Após o incidente de Mariana, o governo se apressou a liberar 9 milhões de reais ao DNPM para a "adoção de medidas emergenciais".
Entre elas, a contratação de geólogos e de uma auditoria independente com expertise para avaliar as barragens em operação.
Uma das cláusulas do novo Código de Mineração prevê transformar o departamento em agência reguladora para ampliar a verba destinada ao órgão.
O relator do texto, deputado Leonardo Quintão (PMDB-MG), é um maiores apoiadores da ideia.

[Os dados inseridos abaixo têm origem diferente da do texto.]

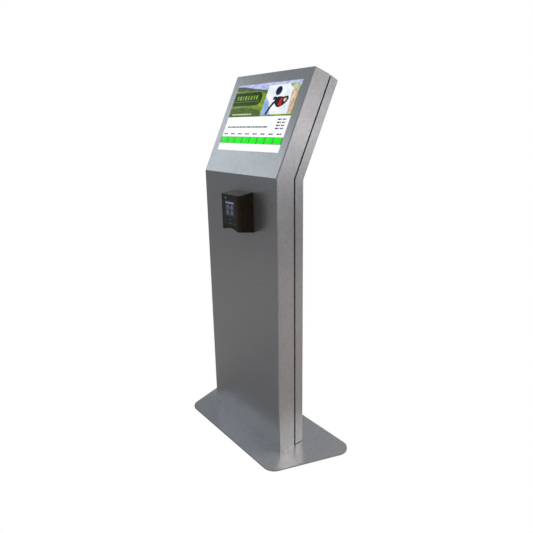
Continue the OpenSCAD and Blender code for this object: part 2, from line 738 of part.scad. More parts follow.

"Hoje o DNPM está em calamidade pública. Eles não têm dinheiro nem para pagar a gasolina para ir até as minas", disse.
Segundo o parlamentar, a autarquia ainda utiliza métodos ultrapassados.
"Lá tudo é feito em papel. Imagina, se pegar fogo, queima todo o controle sobre a mineração do Brasil", afirma.
O cenário de sucateamento do órgão não para por aí. Além da falta de verba para encher o tanque dos carros, funcionários relatam acidentes de trânsito por falta de motoristas, e reclamam das instalações precárias de seus locais de trabalho.
"Na unidade do Rio Grande do Sul, parte do teto do prédio caiu. Se fosse durante o dia, podia ter matado muita gente", diz um servidor.
Na terça-feira o diretor-geral do departamento, Celso Luiz Garcia, pediu demissão do cargo.
Conforme antecipou o site de VEJA, em e-mail a funcionário, ele disse estar "com problemas de saúde".
Foi nomeado para seu lugar interinamente o geólogo Telton Elber Correa, que já foi assessor da presidente Dilma Rousseff, quando ela trabalhava na secretaria de Minas e Energia do Rio Grande do Sul.
Como também é comum no roteiro das grandes tragédias, as autoridades só começam a se mexer sobre a questão depois da catástrofe de Mariana.
A tramitação do novo Código de Mineração, parado na Câmara dos Deputados desde 2013, voltou a ganhar força nesta semana -- o presidente da Casa, Eduardo Cunha (PMDB-RJ, já indicou que pretende colocá-lo em votação com urgência.
Se aprovado, o texto substituirá o regulamento vigente, de 1967, e incluirá, além do ponto que garante mais verba ao DNPM, uma cláusula que obriga as mineradoras a tratar dos rejeitos e a contratação de seguro ambiental.